If you take all the other products out of the test, i.e. use "-p obstime", does this behavior still happen?

I'm wondering if there is something that happens at the asset level that is meant to apply to all the products. Then I'm also wondering if we should require that all products that are requested at one time have the same sensor identifier.

Also we should decide what we want sensor to mean.

ra-tolson commented 8 years ago

Okay, here's the explanation I promised: Whenever products are produced, they're given the right source value, namely "MOD-MYD". This is becaue that value is hardcoded into the clause for obstime in modisData.process. But sensor is set to the default of "MCD", which is used to set sensors and filenames on the modisData object. Later the value for sensor used to name the output files.

But on a run with products in the repo, modisData.process is either not called or its loop is never entered. So no sensor value is set for obstime, default or otherwise. Instead, files were found in the repo beforehand, their names parsed and "MOD-MYD" extracted from them for use in output file names.

I think my fix works because it explicitly prevents the default for sensor from ever being used.

A broader issue is that modisData.process is too easy to screw up. It is 621 lines long, including almost 600 lines of cutpasted boilerplate in a long series of if statements. That can't be ideal.

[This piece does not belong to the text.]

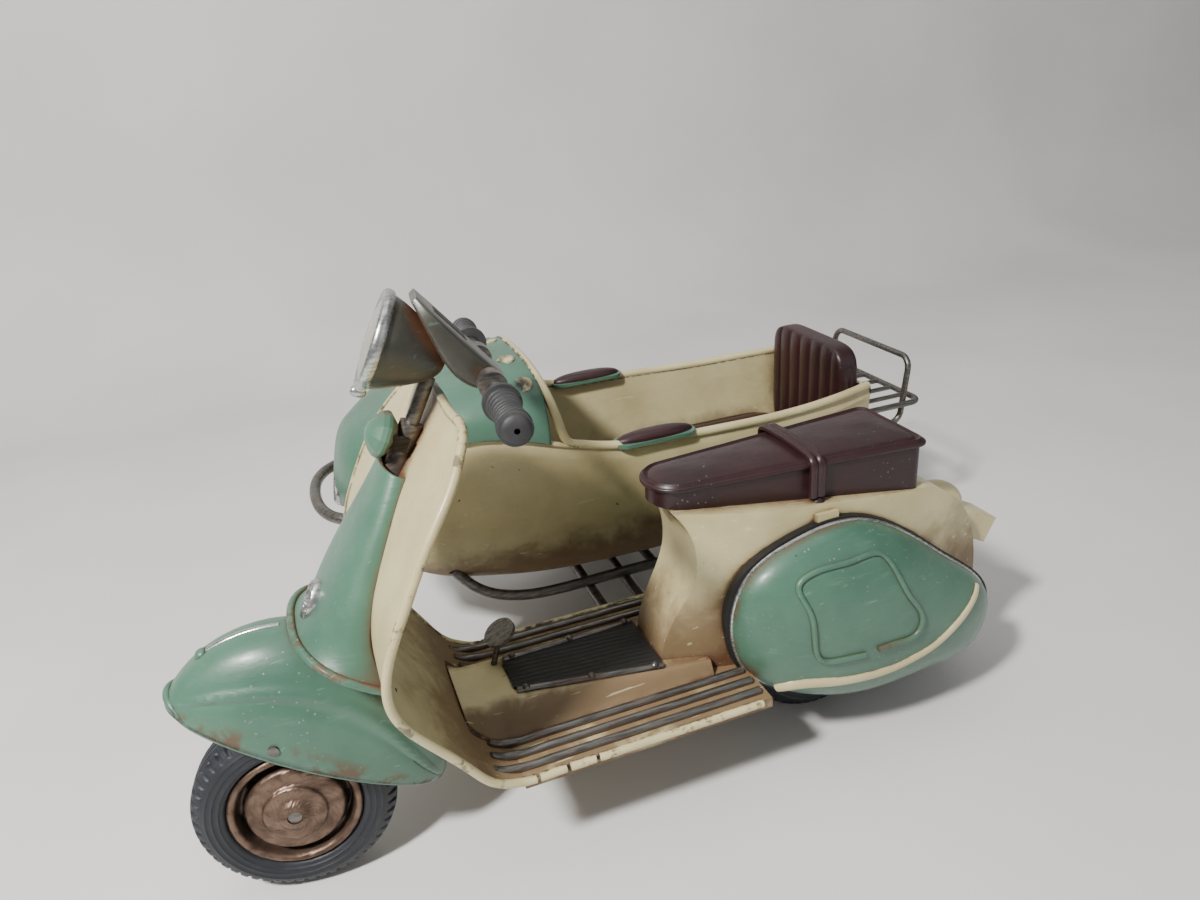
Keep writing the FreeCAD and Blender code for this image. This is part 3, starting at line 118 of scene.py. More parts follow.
def cubic(xs, ys, x):
    """Natural cubic spline through (xs, ys) at x: on each span the value is a cubic whose second
    derivatives, found from one linear system, meet at the stations and are zero at both ends."""
    xs = np.asarray(xs, float)
    ys = np.asarray(ys, float)
    if xs[0] > xs[-1]:
        xs, ys = xs[::-1], ys[::-1]
    h = np.diff(xs)
    n = len(xs)
    matrix = np.eye(n)
    right = np.zeros((n,) + ys.shape[1:])
    inner = np.arange(1, n - 1)
    matrix[inner, inner - 1] = h[:-1]
    matrix[inner, inner] = 2 * (h[:-1] + h[1:])
    matrix[inner, inner + 1] = h[1:]
    slope = np.diff(ys, axis=0) / h.reshape((-1,) + (1,) * (ys.ndim - 1))
    right[1:-1] = 6 * (slope[1:] - slope[:-1])
    second = np.linalg.solve(matrix, right.reshape(n, -1)).reshape(ys.shape)
    x = np.asarray(x, float)
    span = np.clip(np.searchsorted(xs, x) - 1, 0, n - 2)
    shape = x.shape + (1,) * (ys.ndim - 1)
    a = ((xs[span + 1] - x) / h[span]).reshape(shape)
    b = 1 - a
    width = h[span].reshape(shape)
    return (a * ys[span] + b * ys[span + 1]
            + ((a ** 3 - a) * second[span] + (b ** 3 - b) * second[span + 1]) * width ** 2 / 6)


def smooth_path(points, count, closed=False):
    """Evenly spread points on a cubic spline carried through points by chord length."""
    points = np.asarray(points, float)
    if closed:
        points = np.vstack([points[-3:], points, points[:4]])
    chord = run_length(points)
    first, last = (chord[3], chord[-4]) if closed else (0.0, chord[-1])
    dense = cubic(chord, points, np.linspace(first, last, count * 4 + 1))
    run = run_length(dense)
    places = np.linspace(0, run[-1], count + 1 if closed else count)
    path = np.stack([np.interp(places, run, column) for column in dense.T], axis=1)
    return path[:-1] if closed else path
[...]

ra-tolson commented 8 years ago

If you take all the other products out of the test, i.e. use "-p obstime", does this behavior still happen?

Looks like it:

(.venv) laptop2:~/src/gips$ cat try.sh 
rm -r data-root && rm -rf testout/* && tar xf data-root.tar && tree data-root
gips_project modis -s gips/test/NHseacoast.shp -d 2012-12-01,2012-12-01 -v 4 --outdir testout --notld -p obstime
gips_project modis -s gips/test/NHseacoast.shp -d 2012-12-01,2012-12-01 -v 4 --outdir testout --notld -p obstime
(.venv) laptop2:~/src/gips$ source try.sh &>/dev/null
(.venv) laptop2:~/src/gips$ ls testout/0/
2012336_MCD_obstime.tif  2012336_MOD-MYD_obstime.tif
ra-tolson commented 8 years ago

Fix is in branch 46-sys-tests.

bhbraswell commented 8 years ago

Good detective work. I think not having a default sensor makes sense. Agree about the process block, and this sort of applies to the drivers in general (about boilerplate code). This wasn't as apparent when there were only two drivers. Now we have a better sample size and could probably break the driver down a bit.

ra-tolson commented 8 years ago

Okay, default removed.

ra-tolson commented 8 years ago

This merged awhile ago; closing.